Please return the full listing below without altering anything.
─── Recorded data
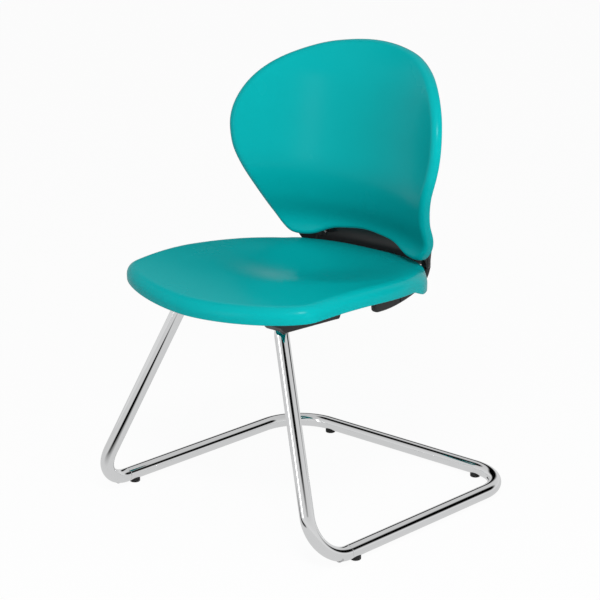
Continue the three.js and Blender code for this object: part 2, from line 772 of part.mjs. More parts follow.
function seatScrewHole(name, y, headFace) {
  const low = coverBottomRearZ - overrun;
  const sinkTop = headFace + seatScrewHeadThickness + (name === 'rear' ? touch : 2 * touch);
  const bore = seatScrewRod(y, low, seatHeight, seatScrewDiameter / 2 + screwClearance);
  const sink = seatScrewRod(y, low, sinkTop, seatScrewHeadDiameter / 2 + screwClearance);
  return [bore, sink];
}

// Rail covers below the seat rails and saddles above them
function addCoversAndSaddles() {
  const rails = tube(legLine(), tubeRadius + touch, 0);
  const splitFront = railPoint(coverFrontY).z;
  const splitRear = railPoint(coverRearY).z;
  const screws = seatScrewPlaces().filter(([name]) => name !== 'rear');
  const holes = screws.flatMap((place) => seatScrewHole(...place));
  const cover = sidePlate([
    [coverFrontY, coverNoseZ], [coverBottomFrontY, coverBottomFrontZ], [coverBottomRearY, coverBottomRearZ],
    [coverRearY, splitRear - touch / 2], [coverFrontY, splitFront - touch / 2],
  ], coverInnerX, coverOuterX, coverBevel);
  addPair('rail_cover', cut(cover, rails, ...holes), black);

  const saddle = sidePlate([
    [saddleFrontY, railPoint(saddleFrontY).z + touch / 2],
    [saddleRearY, railPoint(saddleRearY).z + touch / 2],
    [saddleRearY, saddleTopZ], [saddleFrontY, saddleTopZ],
  ], coverInnerX, coverOuterX - coverBevel, 0);
  addPair('rail_saddle', cut(saddle, rails, ...holes), black);
}

// Brackets, arms and hinges
const armInnerX = armOuterX - armPlateThickness;
const armLength = armRearY - armFrontY;
const armRise = splitZ - armLowZ;
const armPoint = ([along, up]) => [armFrontY + along * armLength, armLowZ + up * armRise];
const armLowerEdge = armLowerShares.map(armPoint);
const armUpperEdge = armUpperShares.map(armPoint);
const tenonZ = armLowerEdge.findLast(([y]) => y < armSeamY)[1] + tenonLift;
const tenonX = armOuterX - armPlateThickness / 2;

function tenonShape(clearance) {
  const halfThickness = tenonThickness / 2 + clearance;
  const halfHeight = tenonHeight / 2 + clearance;
  return block(
    [tenonX - halfThickness, armSeamY - tenonLength - clearance, tenonZ - halfHeight],
    [tenonX + halfThickness, armSeamY + armSeamGap + overrun, tenonZ + halfHeight],
  );
}

function armScrewParts(clearance) {
  const y = armSeamY - tenonLength / 2;
  const face = armInnerX - touch;
  const shankLine = along([1, 0, 0], face, y, tenonZ, armPlateThickness / 2 + tenonThickness / 2 + clearance);
  const headLine = along([-1, 0, 0], face, y, tenonZ, armScrewHeadThickness);
  const shank = rod(...shankLine, armScrewDiameter / 2 + clearance, screwSides);
  const head = rod(...headLine, armScrewHeadDiameter / 2, screwSides);
  return { shank, head };
}

function bracketBoltPlaces() {
  return [['front', armFrontY + boltInset], ['rear', armSeamY - boltInset]];
}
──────
§ Answer to this task
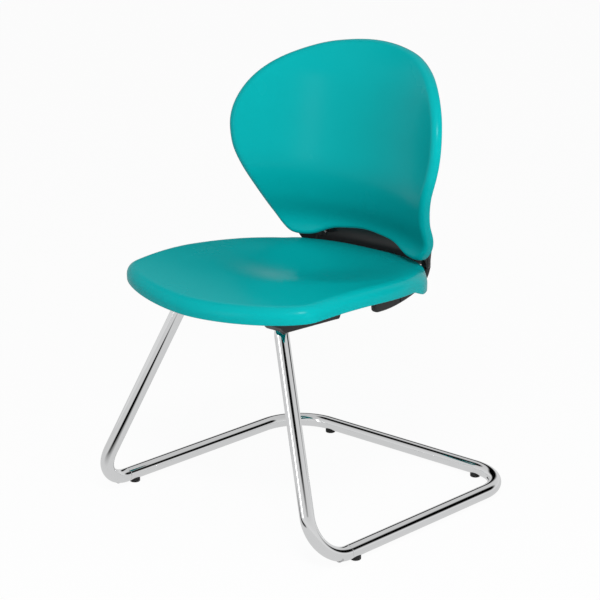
Continue the three.js and Blender code for this object: part 2, from line 772 of part.mjs. More parts follow.
function seatScrewHole(name, y, headFace) {
  const low = coverBottomRearZ - overrun;
  const sinkTop = headFace + seatScrewHeadThickness + (name === 'rear' ? touch : 2 * touch);
  const bore = seatScrewRod(y, low, seatHeight, seatScrewDiameter / 2 + screwClearance);
  const sink = seatScrewRod(y, low, sinkTop, seatScrewHeadDiameter / 2 + screwClearance);
  return [bore, sink];
}

// Rail covers below the seat rails and saddles above them
function addCoversAndSaddles() {
  const rails = tube(legLine(), tubeRadius + touch, 0);
  const splitFront = railPoint(coverFrontY).z;
  const splitRear = railPoint(coverRearY).z;
  const screws = seatScrewPlaces().filter(([name]) => name !== 'rear');
  const holes = screws.flatMap((place) => seatScrewHole(...place));
  const cover = sidePlate([
    [coverFrontY, coverNoseZ], [coverBottomFrontY, coverBottomFrontZ], [coverBottomRearY, coverBottomRearZ],
    [coverRearY, splitRear - touch / 2], [coverFrontY, splitFront - touch / 2],
  ], coverInnerX, coverOuterX, coverBevel);
  addPair('rail_cover', cut(cover, rails, ...holes), black);

  const saddle = sidePlate([
    [saddleFrontY, railPoint(saddleFrontY).z + touch / 2],
    [saddleRearY, railPoint(saddleRearY).z + touch / 2],
    [saddleRearY, saddleTopZ], [saddleFrontY, saddleTopZ],
  ], coverInnerX, coverOuterX - coverBevel, 0);
  addPair('rail_saddle', cut(saddle, rails, ...holes), black);
}

// Brackets, arms and hinges
const armInnerX = armOuterX - armPlateThickness;
const armLength = armRearY - armFrontY;
const armRise = splitZ - armLowZ;
const armPoint = ([along, up]) => [armFrontY + along * armLength, armLowZ + up * armRise];
const armLowerEdge = armLowerShares.map(armPoint);
const armUpperEdge = armUpperShares.map(armPoint);
const tenonZ = armLowerEdge.findLast(([y]) => y < armSeamY)[1] + tenonLift;
const tenonX = armOuterX - armPlateThickness / 2;

function tenonShape(clearance) {
  const halfThickness = tenonThickness / 2 + clearance;
  const halfHeight = tenonHeight / 2 + clearance;
  return block(
    [tenonX - halfThickness, armSeamY - tenonLength - clearance, tenonZ - halfHeight],
    [tenonX + halfThickness, armSeamY + armSeamGap + overrun, tenonZ + halfHeight],
  );
}

function armScrewParts(clearance) {
  const y = armSeamY - tenonLength / 2;
  const face = armInnerX - touch;
  const shankLine = along([1, 0, 0], face, y, tenonZ, armPlateThickness / 2 + tenonThickness / 2 + clearance);
  const headLine = along([-1, 0, 0], face, y, tenonZ, armScrewHeadThickness);
  const shank = rod(...shankLine, armScrewDiameter / 2 + clearance, screwSides);
  const head = rod(...headLine, armScrewHeadDiameter / 2, screwSides);
  return { shank, head };
}

function bracketBoltPlaces() {
  return [['front', armFrontY + boltInset], ['rear', armSeamY - boltInset]];
}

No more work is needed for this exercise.